ALFI agrees with the principle that one share class’s specific features should not cause adverse impacts for holders of shares in other share classes of the same UCITS.

The creation of share classes gives access to hedging features that protect investors by reducing their risk. Prohibiting some types of hedging at share class level will be detrimental to the investors, especially retail investors, who are not able to have access to such hedging features outside of the UCITS.

ALFI agrees with the principle that share classes of the same UCITS should have a common investment objective and strategy achieved through a common pool of assets. ALFI takes the view that the key point is that the common pool of assets of the UCITS is managed according to a common underlying investment objective and strategy.

As a matter of principle, no distinction should be made between currency hedging and other types of hedging (e.g., duration, volatility). Provided that the share classes comply with the different principles determined in ESMA’s Discussion Paper, they should be allowed. In our view any type of hedging should be allowed at the share class level as long as the UCITS has put in place processes to mitigate any “contagion” risks between different share classes.

Rules to ensure the minimisation of contagion risk should not be overly technical otherwise they would not be practicable and/or would be unnecessarily costly. Existing operational and accounting segregation mechanisms already enable an efficient management of contagion and spill-over risks.

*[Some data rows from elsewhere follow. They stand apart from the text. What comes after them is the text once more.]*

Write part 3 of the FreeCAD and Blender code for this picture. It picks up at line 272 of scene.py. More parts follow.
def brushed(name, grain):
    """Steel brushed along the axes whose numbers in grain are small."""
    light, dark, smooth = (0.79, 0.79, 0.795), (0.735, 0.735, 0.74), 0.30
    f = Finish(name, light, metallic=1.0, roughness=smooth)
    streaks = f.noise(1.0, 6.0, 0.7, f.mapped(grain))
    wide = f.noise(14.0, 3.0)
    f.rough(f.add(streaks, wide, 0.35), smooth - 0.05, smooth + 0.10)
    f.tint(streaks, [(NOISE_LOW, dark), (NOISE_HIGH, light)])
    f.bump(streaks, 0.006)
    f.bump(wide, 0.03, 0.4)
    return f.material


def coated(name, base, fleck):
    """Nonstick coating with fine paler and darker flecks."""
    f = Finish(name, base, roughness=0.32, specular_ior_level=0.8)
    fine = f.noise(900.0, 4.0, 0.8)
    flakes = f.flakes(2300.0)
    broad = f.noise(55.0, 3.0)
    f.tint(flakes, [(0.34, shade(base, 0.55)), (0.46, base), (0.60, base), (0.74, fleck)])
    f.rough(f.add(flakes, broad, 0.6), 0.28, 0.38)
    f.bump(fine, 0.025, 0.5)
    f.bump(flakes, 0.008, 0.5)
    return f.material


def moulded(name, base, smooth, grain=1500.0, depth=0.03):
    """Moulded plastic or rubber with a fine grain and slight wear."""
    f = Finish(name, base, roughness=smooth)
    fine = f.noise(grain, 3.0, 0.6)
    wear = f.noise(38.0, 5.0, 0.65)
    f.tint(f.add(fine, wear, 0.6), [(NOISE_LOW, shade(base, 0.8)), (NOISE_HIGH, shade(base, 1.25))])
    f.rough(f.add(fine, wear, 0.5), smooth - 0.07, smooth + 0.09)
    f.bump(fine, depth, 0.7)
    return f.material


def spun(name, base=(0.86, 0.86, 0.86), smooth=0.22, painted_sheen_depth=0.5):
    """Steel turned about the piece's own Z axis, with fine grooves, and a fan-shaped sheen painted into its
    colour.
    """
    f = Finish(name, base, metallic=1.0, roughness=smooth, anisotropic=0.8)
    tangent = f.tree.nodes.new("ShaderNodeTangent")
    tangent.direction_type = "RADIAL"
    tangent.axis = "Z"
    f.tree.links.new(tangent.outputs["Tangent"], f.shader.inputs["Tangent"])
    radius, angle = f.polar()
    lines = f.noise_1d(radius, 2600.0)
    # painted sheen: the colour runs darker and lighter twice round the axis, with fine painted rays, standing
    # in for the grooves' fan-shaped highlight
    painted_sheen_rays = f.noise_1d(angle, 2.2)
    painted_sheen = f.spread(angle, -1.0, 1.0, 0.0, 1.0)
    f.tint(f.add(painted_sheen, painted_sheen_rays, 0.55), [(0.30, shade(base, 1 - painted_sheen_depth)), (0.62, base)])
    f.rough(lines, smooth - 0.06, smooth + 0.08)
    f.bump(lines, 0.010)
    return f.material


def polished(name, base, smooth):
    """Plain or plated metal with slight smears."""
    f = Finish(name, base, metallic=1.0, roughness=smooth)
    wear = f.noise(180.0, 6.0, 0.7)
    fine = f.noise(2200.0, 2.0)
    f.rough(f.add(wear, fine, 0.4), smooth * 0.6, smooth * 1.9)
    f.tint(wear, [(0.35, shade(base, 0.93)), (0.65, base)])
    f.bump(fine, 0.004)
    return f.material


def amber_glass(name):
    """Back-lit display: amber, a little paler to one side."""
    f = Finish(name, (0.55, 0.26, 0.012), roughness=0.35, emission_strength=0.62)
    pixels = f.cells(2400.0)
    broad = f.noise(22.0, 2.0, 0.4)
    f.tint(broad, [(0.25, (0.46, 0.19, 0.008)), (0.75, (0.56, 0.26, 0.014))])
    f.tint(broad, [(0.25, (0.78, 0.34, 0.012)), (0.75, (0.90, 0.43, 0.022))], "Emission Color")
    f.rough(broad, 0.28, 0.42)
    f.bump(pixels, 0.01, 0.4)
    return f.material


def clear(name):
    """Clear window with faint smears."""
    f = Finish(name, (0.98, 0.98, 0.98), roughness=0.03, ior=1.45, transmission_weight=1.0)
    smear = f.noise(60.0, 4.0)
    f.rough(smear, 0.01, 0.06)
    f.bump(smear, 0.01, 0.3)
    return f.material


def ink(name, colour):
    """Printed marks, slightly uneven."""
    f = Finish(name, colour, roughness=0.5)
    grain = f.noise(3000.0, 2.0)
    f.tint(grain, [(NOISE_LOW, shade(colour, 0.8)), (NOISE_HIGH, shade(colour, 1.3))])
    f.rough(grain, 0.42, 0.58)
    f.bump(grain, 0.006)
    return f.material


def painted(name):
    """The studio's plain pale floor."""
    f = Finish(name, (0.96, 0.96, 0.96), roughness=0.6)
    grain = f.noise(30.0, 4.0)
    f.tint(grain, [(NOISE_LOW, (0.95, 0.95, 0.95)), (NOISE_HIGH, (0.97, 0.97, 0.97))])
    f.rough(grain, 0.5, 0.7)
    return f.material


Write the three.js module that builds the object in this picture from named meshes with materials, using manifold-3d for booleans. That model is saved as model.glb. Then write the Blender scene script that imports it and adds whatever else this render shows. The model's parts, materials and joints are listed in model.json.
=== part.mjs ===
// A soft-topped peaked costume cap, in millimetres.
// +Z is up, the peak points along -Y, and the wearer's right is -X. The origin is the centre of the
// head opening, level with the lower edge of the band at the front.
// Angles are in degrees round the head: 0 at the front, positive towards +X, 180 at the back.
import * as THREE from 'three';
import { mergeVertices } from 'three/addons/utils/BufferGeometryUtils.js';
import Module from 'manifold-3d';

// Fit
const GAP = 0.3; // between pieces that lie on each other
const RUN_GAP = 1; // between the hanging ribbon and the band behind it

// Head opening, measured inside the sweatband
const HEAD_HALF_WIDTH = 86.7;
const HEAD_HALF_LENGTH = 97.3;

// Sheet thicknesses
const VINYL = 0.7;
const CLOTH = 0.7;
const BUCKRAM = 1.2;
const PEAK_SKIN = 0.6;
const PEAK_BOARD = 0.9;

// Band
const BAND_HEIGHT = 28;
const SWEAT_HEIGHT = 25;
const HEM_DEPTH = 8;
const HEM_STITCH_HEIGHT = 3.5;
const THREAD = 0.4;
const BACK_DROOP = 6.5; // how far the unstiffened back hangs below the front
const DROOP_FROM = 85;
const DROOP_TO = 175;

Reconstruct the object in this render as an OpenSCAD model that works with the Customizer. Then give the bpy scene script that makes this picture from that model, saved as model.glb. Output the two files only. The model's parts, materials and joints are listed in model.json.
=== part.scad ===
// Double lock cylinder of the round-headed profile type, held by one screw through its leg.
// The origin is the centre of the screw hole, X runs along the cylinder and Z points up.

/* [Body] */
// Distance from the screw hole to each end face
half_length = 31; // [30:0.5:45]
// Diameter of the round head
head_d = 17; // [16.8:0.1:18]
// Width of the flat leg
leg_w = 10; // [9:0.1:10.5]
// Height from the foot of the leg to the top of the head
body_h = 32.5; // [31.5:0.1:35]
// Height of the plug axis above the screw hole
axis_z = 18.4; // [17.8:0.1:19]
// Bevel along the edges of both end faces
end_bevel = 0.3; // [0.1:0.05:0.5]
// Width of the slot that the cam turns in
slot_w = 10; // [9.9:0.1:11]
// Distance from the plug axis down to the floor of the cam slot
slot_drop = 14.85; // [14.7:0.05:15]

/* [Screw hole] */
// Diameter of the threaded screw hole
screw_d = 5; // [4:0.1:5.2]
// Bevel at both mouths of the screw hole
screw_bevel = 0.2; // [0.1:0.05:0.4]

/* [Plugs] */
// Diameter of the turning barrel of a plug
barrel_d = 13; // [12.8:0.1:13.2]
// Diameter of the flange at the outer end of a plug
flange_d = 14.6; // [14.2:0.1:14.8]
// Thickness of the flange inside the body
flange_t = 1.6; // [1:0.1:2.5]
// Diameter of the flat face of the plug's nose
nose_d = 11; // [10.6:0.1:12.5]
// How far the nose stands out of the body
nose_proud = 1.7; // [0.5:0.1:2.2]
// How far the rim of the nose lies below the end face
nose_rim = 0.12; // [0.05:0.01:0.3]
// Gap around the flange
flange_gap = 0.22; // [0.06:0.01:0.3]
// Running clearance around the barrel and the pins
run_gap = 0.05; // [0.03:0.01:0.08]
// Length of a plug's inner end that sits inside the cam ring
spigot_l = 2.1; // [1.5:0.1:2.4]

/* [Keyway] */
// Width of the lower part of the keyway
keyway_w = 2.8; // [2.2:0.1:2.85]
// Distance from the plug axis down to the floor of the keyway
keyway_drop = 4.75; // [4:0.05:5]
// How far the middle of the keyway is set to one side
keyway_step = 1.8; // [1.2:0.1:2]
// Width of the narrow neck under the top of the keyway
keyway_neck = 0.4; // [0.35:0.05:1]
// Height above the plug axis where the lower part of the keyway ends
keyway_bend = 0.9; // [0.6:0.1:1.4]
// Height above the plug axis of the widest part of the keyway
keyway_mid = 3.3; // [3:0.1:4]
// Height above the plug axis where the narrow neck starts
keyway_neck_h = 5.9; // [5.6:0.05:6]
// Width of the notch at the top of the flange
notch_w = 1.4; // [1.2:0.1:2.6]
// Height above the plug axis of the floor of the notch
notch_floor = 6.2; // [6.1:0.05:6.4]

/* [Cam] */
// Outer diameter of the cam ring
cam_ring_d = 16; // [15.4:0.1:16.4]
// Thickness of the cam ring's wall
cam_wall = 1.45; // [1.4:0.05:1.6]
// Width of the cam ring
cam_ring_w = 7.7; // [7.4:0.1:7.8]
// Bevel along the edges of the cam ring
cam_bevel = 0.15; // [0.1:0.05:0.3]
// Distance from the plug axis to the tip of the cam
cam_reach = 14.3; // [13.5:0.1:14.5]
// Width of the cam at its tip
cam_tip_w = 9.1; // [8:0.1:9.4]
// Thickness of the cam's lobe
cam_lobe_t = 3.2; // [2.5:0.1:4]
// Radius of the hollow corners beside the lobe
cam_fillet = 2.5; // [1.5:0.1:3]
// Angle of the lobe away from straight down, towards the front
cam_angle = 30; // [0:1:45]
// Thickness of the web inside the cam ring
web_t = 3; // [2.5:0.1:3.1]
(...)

ALFI agrees with the principle of pre-determination. However this should not lead to imposing rigid quantitative limits which might raise issues under certain market conditions.

ALFI also agrees on the principle of transparency. However we would like to underline that fund documents such as prospectuses, KIIDs, annual reports and periodic reports already provide sufficient information as to existing share classes and their respective features.

One should avoid putting at risk the attractiveness of the European fund industry for both European and non-European investors and fragmenting the industry where there is rather a need for consolidation in line with the European Commission’s Green Paper on the Capital Markets Union.

A grandfathering clause in order to avoid costs to investors who are currently invested in such share classes and a transitional period to allow effective migration to the new rules would be necessary in the event that a restructuring of certain existing share classes would be necessary.